If, when you started reading a post about the concept of zero, you anticipated that the discussion would come to involve teleporting arrows, you’re probably not a new visitor to the site.  So yes, my direct answer to Zeno’s arrow paradox is that discrete time does not preclude motion via teleportation.  More usefully, my indirect answer is that time is not discrete.  Since time can be thought of simply as a measuring of the natural progression of entropy, the idea of infinitely short instants is inapplicable, which is why motion can occur.  Or maybe I’m wrong, and arrows actually conduct stepwise teleports to their destinations.
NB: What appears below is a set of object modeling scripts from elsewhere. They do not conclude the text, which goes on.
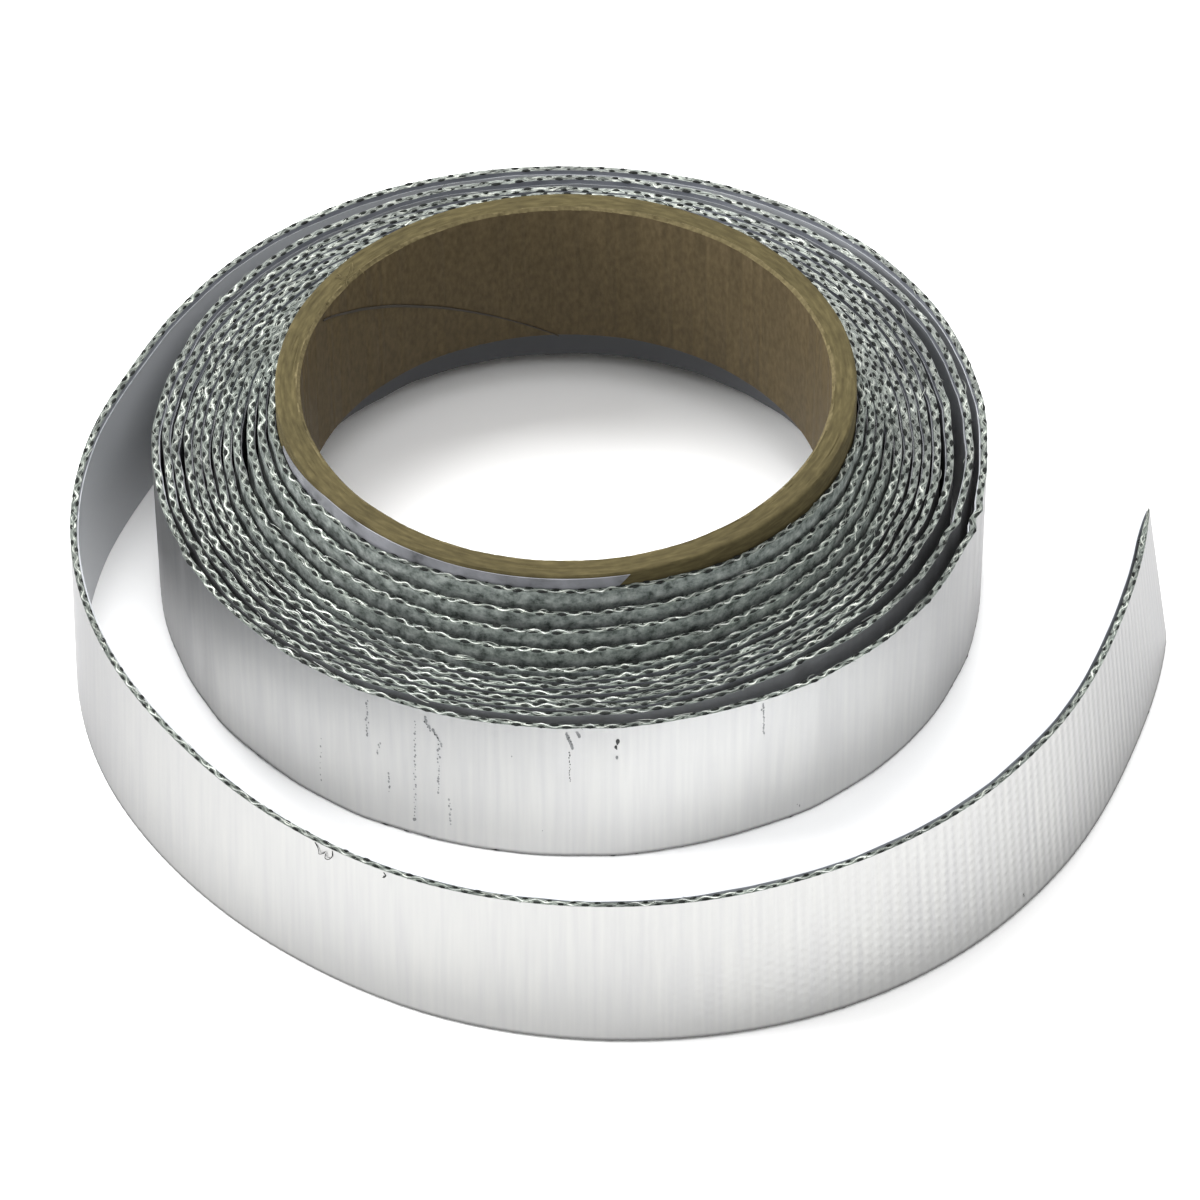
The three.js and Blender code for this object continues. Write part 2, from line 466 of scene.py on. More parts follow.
def makeLiner():
    deselectAll()
    thick = liner["thickness"]
    depth = cloth["thickness"] + liner["gap"] + thick / 2
    height = liner["high"] - liner["low"]
    bpy.ops.mesh.primitive_cube_add(
        size=1, location=(clothCell / 2, depth, liner["low"] + height / 2), scale=(clothCell, thick, height))
    film = nameIt("linerStrip")
    settle(film)
    bpy.ops.object.mode_set(mode="EDIT")
    bpy.ops.mesh.select_all(action="SELECT")
    bpy.ops.mesh.bisect(plane_co=(clothCell / 2, 0, 0), plane_no=(1, 0, 0))
    bpy.ops.mesh.select_all(action="DESELECT")
    bpy.ops.object.mode_set(mode="OBJECT")
    for face in film.data.polygons:
        face.select = abs(face.normal.x) > 0.9
    bpy.ops.object.mode_set(mode="EDIT")
    bpy.ops.mesh.select_mode(type="FACE")
    bpy.ops.mesh.delete(type="FACE")
    bpy.ops.object.mode_set(mode="OBJECT")
    repeatAlong(film, clothCells, clothCell)
    closeShell(film)
    points = readPoints(film)
    x = points[:, 0]
    tailStart, tailStop = (along(angle) for angle in liner["tailFrom"])
    onTail = np.clip((x - tailStart) / (tailStop - tailStart), 0, 1)
    lowEdge = points[:, 2] < 1 * mm
    points[~lowEdge, 2] += liner["tailRise"] * onTail[~lowEdge]
    innerFace = points[:, 1] > depth
    points[innerFace, 1] += liner["tailThicker"] * onTail[innerFace]
    looseStart, looseStop = (along(angle) for angle in liner["looseFrom"])
    loose = np.clip((x - looseStart) / (looseStop - looseStart), 0, 1)
    points[:, 1] += liner["looseBy"] * loose * np.clip(points[:, 2] / liner["high"], 0, 1) ** 2
    points[lowEdge, 2] += wobble(x, 31, (0.011, 0.03 * mm), (0.037, 0.04 * mm))[lowEdge]
    points[~lowEdge, 2] += wobble(x, 32, (0.013, 0.04 * mm), (0.041, 0.06 * mm))[~lowEdge]
    writePoints(film, points)
    stripUv(film)
    return film


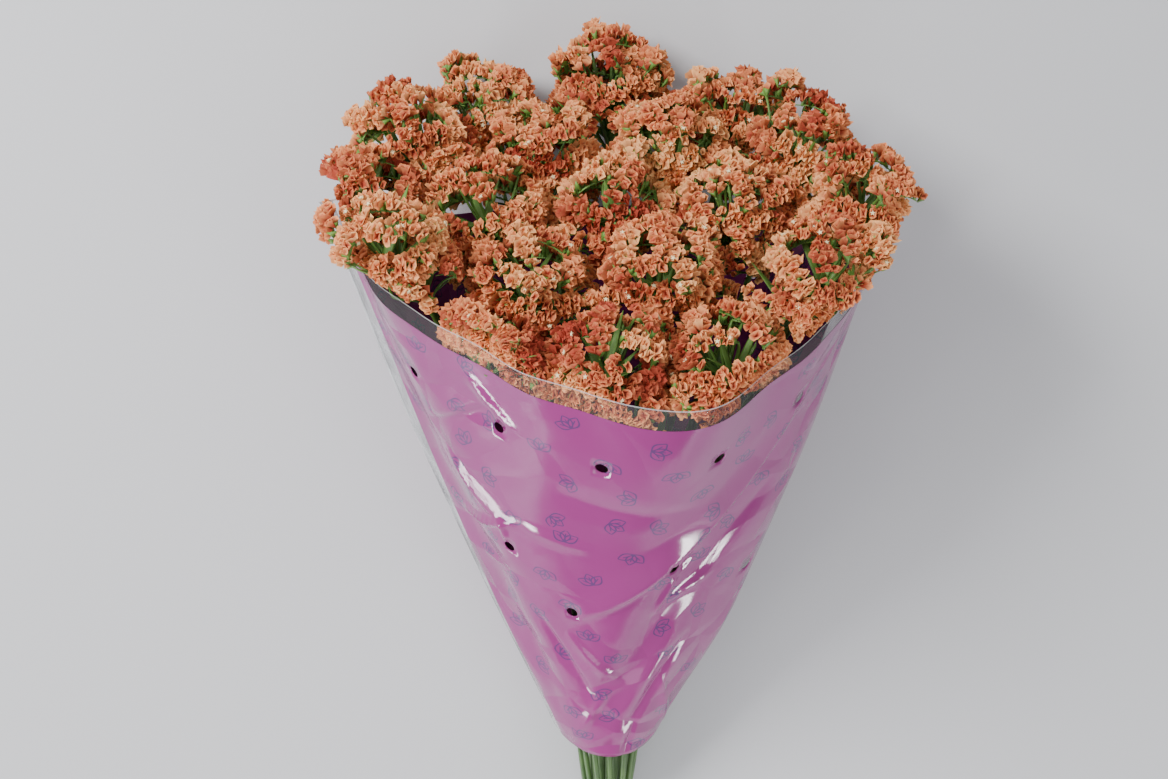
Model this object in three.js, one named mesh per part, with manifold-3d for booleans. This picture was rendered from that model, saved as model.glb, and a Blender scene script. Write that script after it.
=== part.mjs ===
// A bunch of nineteen cut statice stems in a clear-edged film flower sleeve, laid on its back.
// Millimetres, +Z up, the flowers towards +Y, the origin on the surface under the middle of the bunch.
import * as THREE from "three";
import Module from "manifold-3d";

const wasm = await Module();
wasm.setup();

const DEG = Math.PI / 180;

// The film sleeve, by the sizes of its two flat sheets, and how it lies when it is full.
const SLEEVE_HEIGHT = 510;
const SLEEVE_TOP_WIDTH = 712;
const SLEEVE_HEM_WIDTH = 150;
const FILM = 0.8;
const SEAM_ROLL = 6 * DEG;
const LYING_HALF_ANGLE = 25 * DEG;
const SLEEVE_COLUMNS = 32;
const SLEEVE_ROWS = 8;

// The punched air holes: how far each row is below the top edge, how many it has, their spacing,
// and how far the row's middle is to the right of the sheet's.
const HOLE_DIAMETER = 10;
const HOLE_ROWS = [
  { below: 88, count: 6, spacing: 96, offset: 20 },
  { below: 240, count: 3, spacing: 155, offset: 44 },
  { below: 298, count: 2, spacing: 176, offset: 41 },
];

// Long soft folds of the film: where each crosses mid height, how far it turns from hem to top,
// how deep it is and how wide, in degrees round the sleeve and millimetres.
const FOLDS = [
  { middle: 34, turn: 92, depth: 7, width: 13 },
  { middle: -64, turn: -34, depth: 6, width: 12 },
  { middle: -14, turn: 20, depth: 4, width: 20 },
  { middle: 84, turn: 16, depth: -5, width: 14 },
  { middle: -112, turn: 12, depth: 5, width: 16 },
  { middle: 126, turn: -24, depth: 5, width: 15 },
  { middle: 82, turn: 0, depth: -13, width: 26 },
  { middle: -80, turn: 0, depth: -6, width: 24 },
];

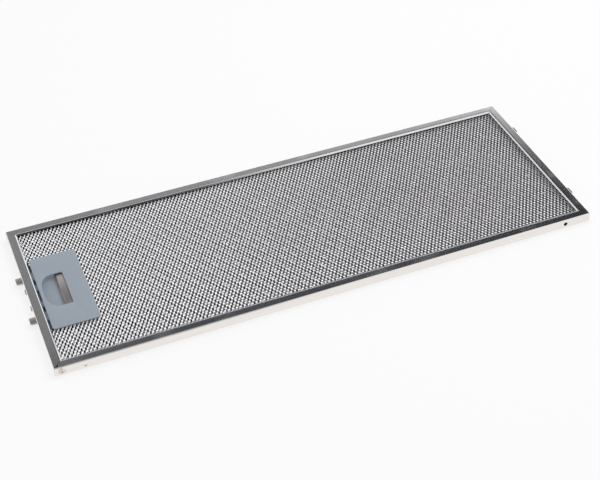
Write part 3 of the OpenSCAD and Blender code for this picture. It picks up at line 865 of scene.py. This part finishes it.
# %% [markdown]
# ## Expanded sheets
# Expanded metal is slit in staggered rows and pulled open, so nothing is woven or lost. What
# stays uncut is a bond, and between bonds run strands that tilt as they open. The tilt is what
# the eye sees: bonds and the strands that lean one way mirror the bright parts of the room, and
# the other strands mirror its dark horizon. Each bond and each strand is one flat bar with four
# long faces, and all bars of a sheet are worked out at once from arrays of bond places.

# %% Make the two outer sheets
BAR_RING = np.array([[-1, -1], [1, -1], [1, 1], [-1, 1]], float)
BAR_QUADS = np.array([[k, 4 + k, 4 + (k + 1) % 4, (k + 1) % 4] for k in range(4)])


def bars(starts, ends, half_width, half_gauge, across, normal):
    """Eight points for each bar: start and end, each plus and minus the half width times the
    direction across and the half gauge times the normal."""
    offsets = BAR_RING[:, :1] * half_width * across + BAR_RING[:, 1:] * half_gauge * normal
    return np.stack([starts[:, None] + offsets, ends[:, None] + offsets], axis=1).reshape(-1, 3)


def lattice(low, high, pitch):
    """Column and row numbers of the bonds that fit between two corners, and their places. Bonds
    sit where column plus row is even, half a pitch apart in each direction."""
    half_pitch = np.asarray(pitch) / 2
    counts = ((high[:2] - low[:2]) / half_pitch).astype(int)
    column, row = np.meshgrid(np.arange(counts[0] + 1), np.arange(counts[1] + 1), indexing="ij")
    start = (low[:2] + high[:2]) / 2 - counts * half_pitch / 2
    plan = start + np.stack([column, row], axis=-1) * half_pitch
    return (column + row) % 2 == 0, plan


PLATE_LAP = 2 * MM
PLACE_SPREAD = np.array([0.035, 0.05, 0.02]) * MM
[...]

Zeno’s stadium paradox, the final in the paradoxes of motion, is a useful thought experiment for understanding relative motion and reference frames, and the paradox of place provides an interesting framework for inquiring into the nature of space and locality, but I think teleporting arrows is a suitable point at which to conclude this discussion.  ‘Conclusion’ might be too strong a word, though; these paradoxes, regardless of whether you consider their assertions legitimate or nonsensical, are an infinite gold mine for mind-bending considerations of reality.  These were fascinating to consider, and I would be thrilled to engage with you in the comments on any of these paradoxes.  This article barely scratches the surface of everything there is to ponder based on Zeno’s considerations.  It’s been some twenty-five hundred years, and his challenges remain insightful for those with an open mind.